### [Data]
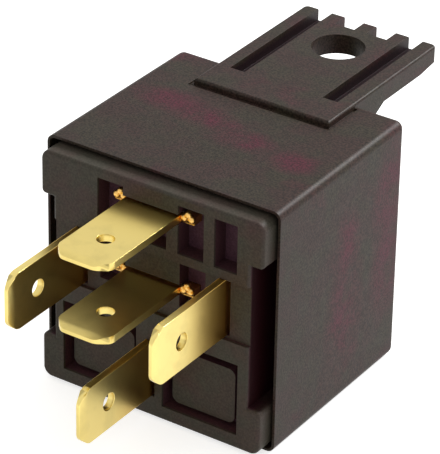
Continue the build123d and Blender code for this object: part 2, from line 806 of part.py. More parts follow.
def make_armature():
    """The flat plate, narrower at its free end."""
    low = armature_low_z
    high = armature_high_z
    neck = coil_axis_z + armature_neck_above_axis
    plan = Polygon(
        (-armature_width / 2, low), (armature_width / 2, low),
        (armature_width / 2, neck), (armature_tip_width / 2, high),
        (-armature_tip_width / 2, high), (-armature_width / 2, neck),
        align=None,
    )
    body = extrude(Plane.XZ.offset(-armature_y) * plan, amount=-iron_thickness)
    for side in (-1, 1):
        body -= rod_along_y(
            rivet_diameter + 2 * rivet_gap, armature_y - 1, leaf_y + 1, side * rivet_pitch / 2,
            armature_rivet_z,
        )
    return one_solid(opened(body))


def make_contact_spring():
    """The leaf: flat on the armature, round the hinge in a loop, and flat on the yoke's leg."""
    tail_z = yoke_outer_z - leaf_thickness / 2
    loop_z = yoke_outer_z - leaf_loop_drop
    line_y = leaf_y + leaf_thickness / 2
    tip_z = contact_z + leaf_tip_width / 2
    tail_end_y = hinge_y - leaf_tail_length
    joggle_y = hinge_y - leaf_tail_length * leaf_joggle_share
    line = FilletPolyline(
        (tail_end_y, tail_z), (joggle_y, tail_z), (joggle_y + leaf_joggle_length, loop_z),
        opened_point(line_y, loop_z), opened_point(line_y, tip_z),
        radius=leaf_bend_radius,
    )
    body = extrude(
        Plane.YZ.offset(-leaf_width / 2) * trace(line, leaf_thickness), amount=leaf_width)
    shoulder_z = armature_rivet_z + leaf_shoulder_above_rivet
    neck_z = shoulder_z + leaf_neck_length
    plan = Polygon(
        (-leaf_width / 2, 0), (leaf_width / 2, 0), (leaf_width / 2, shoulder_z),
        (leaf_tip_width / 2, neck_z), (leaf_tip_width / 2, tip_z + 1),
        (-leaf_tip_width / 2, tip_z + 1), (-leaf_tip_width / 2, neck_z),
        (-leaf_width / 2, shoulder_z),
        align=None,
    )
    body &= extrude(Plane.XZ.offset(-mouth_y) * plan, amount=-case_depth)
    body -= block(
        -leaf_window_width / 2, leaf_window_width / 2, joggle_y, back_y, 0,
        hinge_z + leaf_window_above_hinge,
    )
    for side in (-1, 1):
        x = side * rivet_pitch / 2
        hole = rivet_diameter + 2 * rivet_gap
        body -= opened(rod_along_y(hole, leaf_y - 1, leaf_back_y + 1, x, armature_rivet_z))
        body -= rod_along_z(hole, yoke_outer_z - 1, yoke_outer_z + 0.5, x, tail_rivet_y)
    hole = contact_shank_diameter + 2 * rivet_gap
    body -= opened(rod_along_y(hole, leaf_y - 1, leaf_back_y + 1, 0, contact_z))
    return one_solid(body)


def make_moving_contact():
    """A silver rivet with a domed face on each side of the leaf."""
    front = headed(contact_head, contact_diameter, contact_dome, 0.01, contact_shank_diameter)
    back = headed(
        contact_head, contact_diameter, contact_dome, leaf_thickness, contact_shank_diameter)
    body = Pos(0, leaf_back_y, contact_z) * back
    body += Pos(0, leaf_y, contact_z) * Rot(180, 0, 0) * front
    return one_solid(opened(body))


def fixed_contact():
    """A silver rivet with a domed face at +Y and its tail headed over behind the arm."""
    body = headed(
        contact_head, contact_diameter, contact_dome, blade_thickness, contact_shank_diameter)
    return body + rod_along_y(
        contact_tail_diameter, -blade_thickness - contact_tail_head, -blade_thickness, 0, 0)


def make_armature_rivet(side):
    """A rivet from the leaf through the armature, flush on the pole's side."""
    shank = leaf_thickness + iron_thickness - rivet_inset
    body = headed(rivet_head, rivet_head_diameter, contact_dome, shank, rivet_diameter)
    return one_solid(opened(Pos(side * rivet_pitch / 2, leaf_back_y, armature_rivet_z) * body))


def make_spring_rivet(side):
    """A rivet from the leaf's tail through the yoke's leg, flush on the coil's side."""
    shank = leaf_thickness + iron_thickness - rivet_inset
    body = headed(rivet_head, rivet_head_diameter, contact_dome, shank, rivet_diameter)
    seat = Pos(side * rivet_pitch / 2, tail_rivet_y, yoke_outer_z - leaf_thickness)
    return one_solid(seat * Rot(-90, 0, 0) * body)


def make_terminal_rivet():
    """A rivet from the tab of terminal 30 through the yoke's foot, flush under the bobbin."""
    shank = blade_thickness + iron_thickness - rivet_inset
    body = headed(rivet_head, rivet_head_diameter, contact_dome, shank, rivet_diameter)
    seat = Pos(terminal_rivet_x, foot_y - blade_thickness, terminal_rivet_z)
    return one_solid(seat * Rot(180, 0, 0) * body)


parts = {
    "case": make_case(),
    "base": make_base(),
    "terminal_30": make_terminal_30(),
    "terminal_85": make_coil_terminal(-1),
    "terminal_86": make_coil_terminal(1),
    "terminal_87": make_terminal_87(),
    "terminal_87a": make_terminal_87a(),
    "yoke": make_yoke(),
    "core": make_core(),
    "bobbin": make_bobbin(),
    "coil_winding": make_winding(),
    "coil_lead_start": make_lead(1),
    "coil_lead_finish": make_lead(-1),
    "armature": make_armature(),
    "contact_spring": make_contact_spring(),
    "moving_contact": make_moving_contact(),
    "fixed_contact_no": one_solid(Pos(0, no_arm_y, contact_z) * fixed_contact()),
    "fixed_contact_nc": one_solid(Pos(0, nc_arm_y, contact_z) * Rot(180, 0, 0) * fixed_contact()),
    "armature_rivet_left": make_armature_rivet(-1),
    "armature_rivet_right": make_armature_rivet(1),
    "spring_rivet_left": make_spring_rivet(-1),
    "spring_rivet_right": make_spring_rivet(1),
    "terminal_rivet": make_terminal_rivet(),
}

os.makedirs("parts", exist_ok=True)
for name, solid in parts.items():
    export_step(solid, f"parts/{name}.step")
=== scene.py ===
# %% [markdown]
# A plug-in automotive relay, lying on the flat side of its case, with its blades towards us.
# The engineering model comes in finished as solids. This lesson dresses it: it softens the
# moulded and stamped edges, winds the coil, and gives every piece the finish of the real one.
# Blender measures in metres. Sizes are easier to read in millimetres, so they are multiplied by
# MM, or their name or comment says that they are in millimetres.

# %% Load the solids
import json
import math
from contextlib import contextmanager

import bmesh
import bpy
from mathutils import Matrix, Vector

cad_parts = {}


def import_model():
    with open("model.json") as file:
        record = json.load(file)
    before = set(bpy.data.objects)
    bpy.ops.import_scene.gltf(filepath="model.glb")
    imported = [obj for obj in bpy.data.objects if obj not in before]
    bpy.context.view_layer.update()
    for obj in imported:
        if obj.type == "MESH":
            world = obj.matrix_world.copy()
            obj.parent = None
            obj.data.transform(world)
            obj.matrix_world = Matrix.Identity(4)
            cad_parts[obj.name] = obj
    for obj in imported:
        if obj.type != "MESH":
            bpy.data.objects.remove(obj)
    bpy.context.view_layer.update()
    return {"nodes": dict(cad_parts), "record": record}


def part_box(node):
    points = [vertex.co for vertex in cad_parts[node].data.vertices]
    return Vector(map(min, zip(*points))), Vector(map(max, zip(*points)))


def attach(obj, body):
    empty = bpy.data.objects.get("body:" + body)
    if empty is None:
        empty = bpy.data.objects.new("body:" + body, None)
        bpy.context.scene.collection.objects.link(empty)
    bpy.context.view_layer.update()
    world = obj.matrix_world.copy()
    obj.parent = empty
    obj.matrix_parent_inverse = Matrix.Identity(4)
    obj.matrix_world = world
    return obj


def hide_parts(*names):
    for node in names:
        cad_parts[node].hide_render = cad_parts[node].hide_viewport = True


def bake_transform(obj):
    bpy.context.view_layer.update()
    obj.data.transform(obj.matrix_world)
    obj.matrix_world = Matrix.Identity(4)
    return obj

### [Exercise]
Beginning with the line containing "obj.matrix_parent_inverse = Matrix.Identity(4)" and ending with the line containing "obj.data.transform(obj.matrix_world)", extract those lines exactly from the listing above, and only those.

### [Answer to the problem]
    obj.matrix_parent_inverse = Matrix.Identity(4)
    obj.matrix_world = world
    return obj


def hide_parts(*names):
    for node in names:
        cad_parts[node].hide_render = cad_parts[node].hide_viewport = True


def bake_transform(obj):
    bpy.context.view_layer.update()
    obj.data.transform(obj.matrix_world)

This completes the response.